▸ **Material provided**:
○ ○ ○ ○ ○ ○ ○

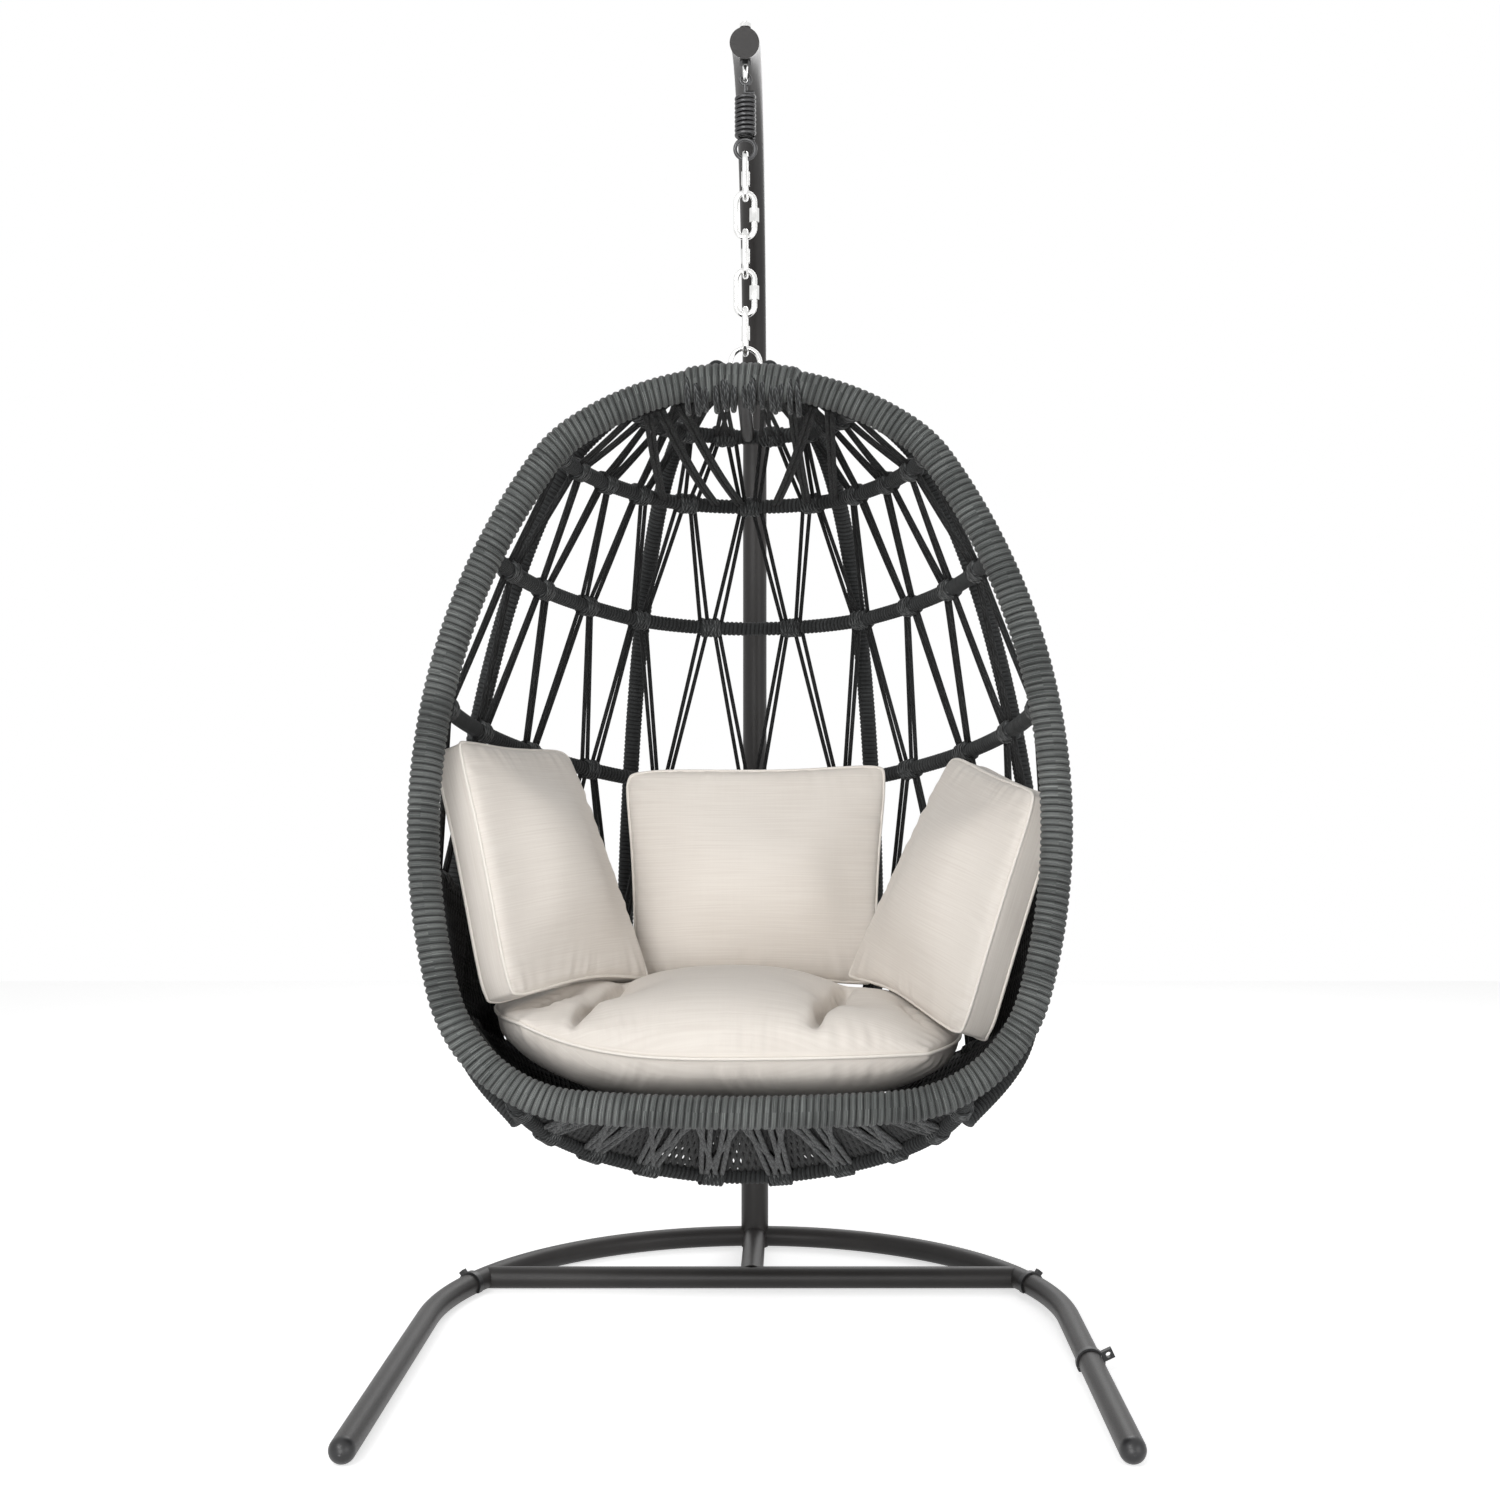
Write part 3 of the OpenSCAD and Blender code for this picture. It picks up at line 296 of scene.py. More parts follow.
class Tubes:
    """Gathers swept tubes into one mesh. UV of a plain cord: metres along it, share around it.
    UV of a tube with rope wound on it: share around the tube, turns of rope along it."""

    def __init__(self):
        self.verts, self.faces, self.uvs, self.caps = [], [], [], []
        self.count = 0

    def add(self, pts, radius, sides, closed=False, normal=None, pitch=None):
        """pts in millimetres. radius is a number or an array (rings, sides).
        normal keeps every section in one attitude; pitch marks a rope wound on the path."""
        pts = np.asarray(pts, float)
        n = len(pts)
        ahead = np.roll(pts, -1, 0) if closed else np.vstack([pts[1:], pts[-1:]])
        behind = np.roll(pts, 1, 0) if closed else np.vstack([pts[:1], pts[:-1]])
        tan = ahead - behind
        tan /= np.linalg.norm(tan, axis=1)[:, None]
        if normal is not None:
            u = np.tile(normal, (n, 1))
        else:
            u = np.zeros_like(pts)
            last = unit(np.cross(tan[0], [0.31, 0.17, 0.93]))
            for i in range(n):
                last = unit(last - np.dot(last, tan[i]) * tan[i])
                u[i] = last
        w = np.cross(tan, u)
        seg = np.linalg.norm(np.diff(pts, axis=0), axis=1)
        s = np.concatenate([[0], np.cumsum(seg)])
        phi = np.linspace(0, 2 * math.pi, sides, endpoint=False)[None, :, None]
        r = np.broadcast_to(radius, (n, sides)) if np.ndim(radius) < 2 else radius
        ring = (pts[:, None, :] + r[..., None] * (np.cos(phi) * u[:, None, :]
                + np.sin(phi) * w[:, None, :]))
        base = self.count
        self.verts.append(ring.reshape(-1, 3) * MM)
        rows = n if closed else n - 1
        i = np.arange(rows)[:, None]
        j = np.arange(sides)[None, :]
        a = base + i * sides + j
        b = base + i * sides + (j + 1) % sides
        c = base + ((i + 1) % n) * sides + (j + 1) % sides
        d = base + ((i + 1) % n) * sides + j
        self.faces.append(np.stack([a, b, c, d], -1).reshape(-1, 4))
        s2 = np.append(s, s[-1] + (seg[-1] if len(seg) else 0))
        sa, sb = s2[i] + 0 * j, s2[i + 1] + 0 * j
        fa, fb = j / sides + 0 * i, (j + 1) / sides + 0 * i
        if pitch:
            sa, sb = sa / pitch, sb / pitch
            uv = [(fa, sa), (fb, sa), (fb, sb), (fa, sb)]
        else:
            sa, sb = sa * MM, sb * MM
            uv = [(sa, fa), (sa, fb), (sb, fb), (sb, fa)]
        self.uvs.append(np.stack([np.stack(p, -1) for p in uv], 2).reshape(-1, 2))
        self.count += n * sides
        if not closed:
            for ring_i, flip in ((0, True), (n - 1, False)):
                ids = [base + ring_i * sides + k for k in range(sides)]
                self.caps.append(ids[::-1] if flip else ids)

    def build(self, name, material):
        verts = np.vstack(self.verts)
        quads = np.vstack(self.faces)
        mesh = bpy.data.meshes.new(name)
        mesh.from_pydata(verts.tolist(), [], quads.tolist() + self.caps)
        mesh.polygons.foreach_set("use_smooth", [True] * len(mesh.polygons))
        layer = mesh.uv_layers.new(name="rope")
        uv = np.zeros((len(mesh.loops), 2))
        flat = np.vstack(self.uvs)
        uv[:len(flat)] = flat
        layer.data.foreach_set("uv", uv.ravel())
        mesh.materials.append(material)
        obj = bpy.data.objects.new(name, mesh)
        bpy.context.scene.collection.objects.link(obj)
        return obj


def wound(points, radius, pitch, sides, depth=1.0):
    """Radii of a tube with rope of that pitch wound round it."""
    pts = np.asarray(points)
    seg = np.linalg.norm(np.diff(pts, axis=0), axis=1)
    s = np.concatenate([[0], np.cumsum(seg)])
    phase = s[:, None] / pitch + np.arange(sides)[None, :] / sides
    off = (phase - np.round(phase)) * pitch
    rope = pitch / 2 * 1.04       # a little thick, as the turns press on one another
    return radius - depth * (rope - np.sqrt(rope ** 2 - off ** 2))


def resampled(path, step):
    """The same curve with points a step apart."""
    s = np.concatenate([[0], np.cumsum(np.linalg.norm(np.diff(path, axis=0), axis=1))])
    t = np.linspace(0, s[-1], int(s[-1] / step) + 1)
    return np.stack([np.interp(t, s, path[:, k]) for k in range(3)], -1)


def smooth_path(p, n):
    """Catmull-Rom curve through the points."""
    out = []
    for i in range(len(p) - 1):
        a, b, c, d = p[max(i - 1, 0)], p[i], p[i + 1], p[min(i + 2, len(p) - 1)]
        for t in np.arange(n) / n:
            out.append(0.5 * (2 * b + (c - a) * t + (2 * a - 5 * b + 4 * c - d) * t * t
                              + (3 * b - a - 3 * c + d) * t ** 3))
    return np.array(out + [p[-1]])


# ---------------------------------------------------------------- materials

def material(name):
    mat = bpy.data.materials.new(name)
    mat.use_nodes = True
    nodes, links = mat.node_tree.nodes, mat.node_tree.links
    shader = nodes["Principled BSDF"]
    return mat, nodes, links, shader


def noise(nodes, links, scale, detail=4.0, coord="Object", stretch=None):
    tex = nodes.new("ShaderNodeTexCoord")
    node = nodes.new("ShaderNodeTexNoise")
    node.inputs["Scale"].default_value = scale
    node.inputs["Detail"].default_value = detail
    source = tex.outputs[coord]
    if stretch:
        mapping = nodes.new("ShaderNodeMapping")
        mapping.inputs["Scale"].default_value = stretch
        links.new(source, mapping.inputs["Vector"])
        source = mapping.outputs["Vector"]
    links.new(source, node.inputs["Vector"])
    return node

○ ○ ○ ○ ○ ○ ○

▸ **Set exercise**: Repeat exactly, please, each line from the beginning of the data through the line with "self.count = 0" in it, and only those lines.

▸ **Output below**:
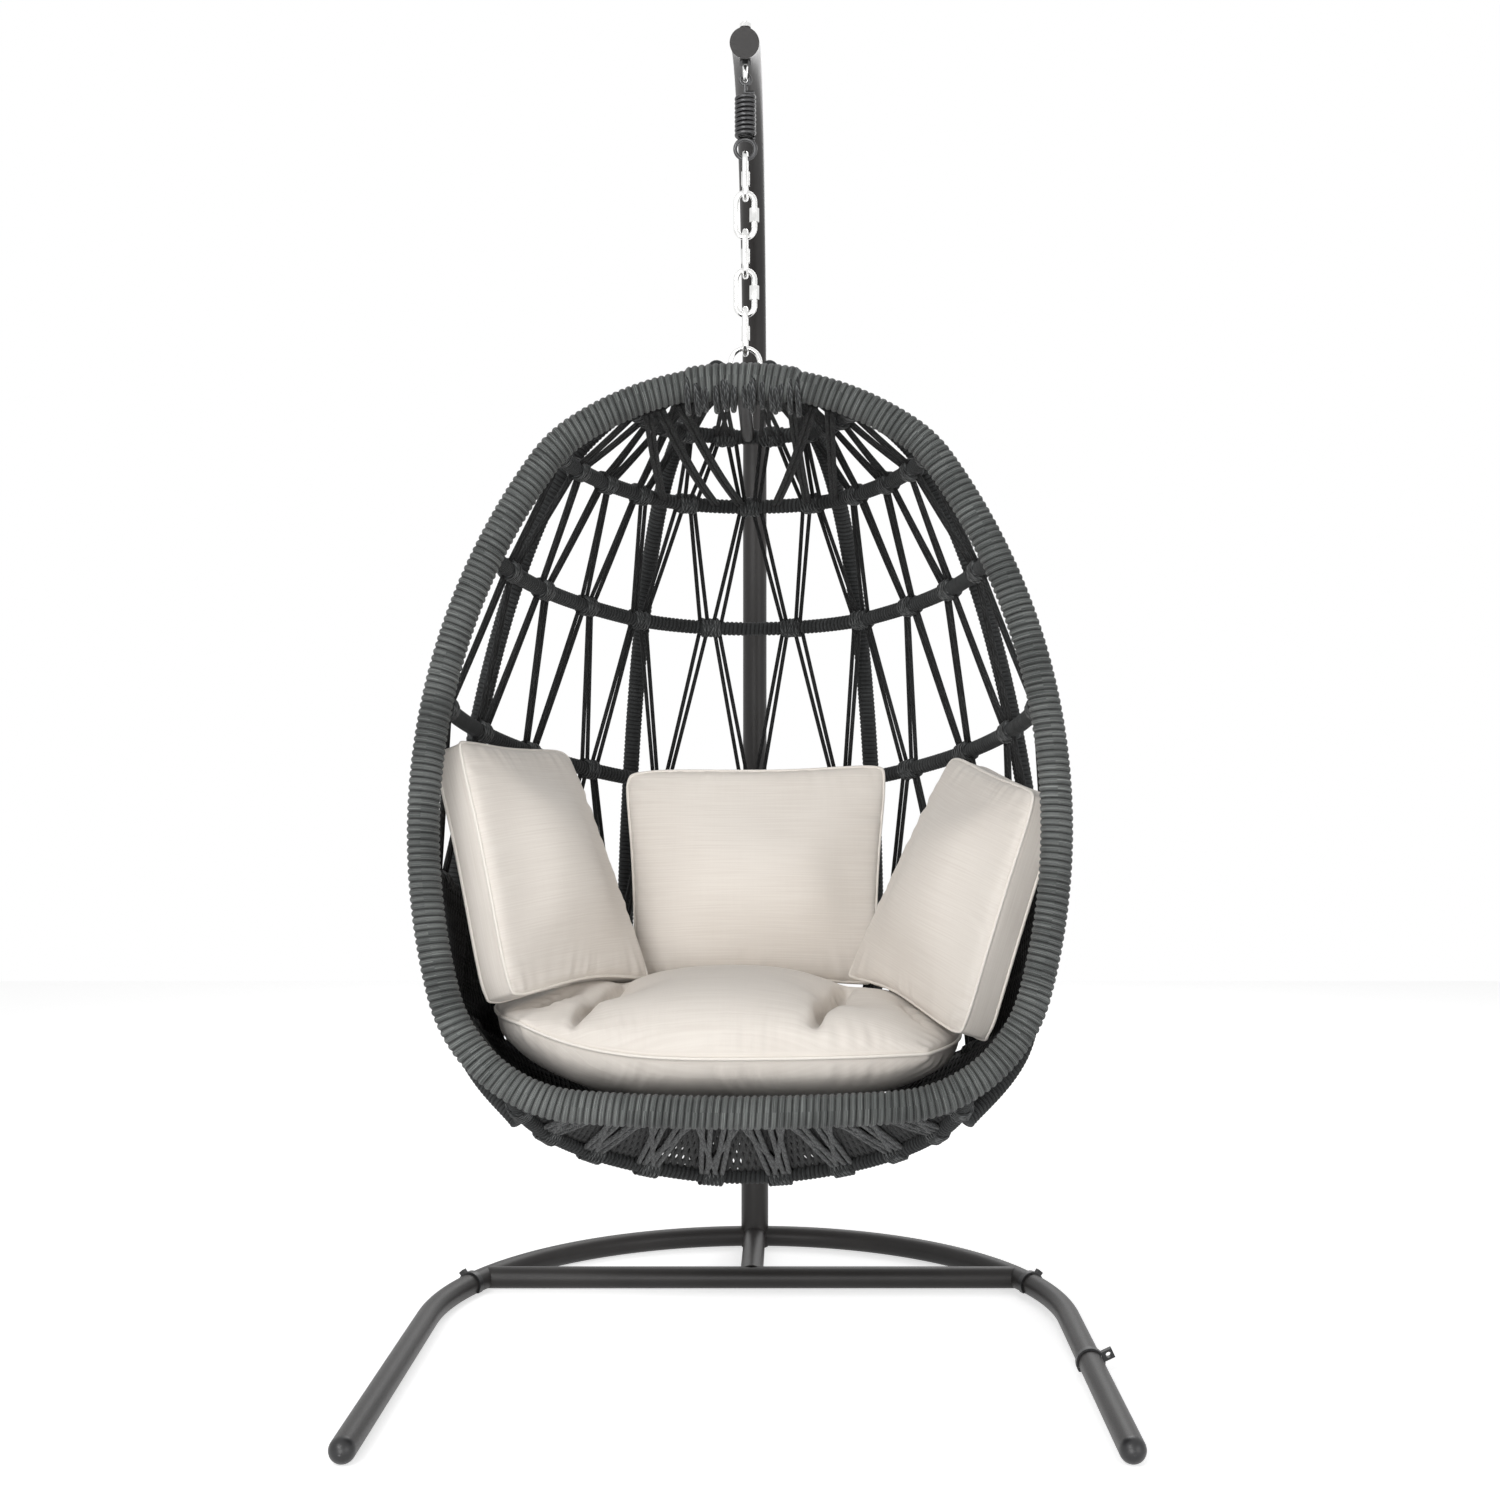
Write part 3 of the OpenSCAD and Blender code for this picture. It picks up at line 296 of scene.py. More parts follow.
class Tubes:
    """Gathers swept tubes into one mesh. UV of a plain cord: metres along it, share around it.
    UV of a tube with rope wound on it: share around the tube, turns of rope along it."""

    def __init__(self):
        self.verts, self.faces, self.uvs, self.caps = [], [], [], []
        self.count = 0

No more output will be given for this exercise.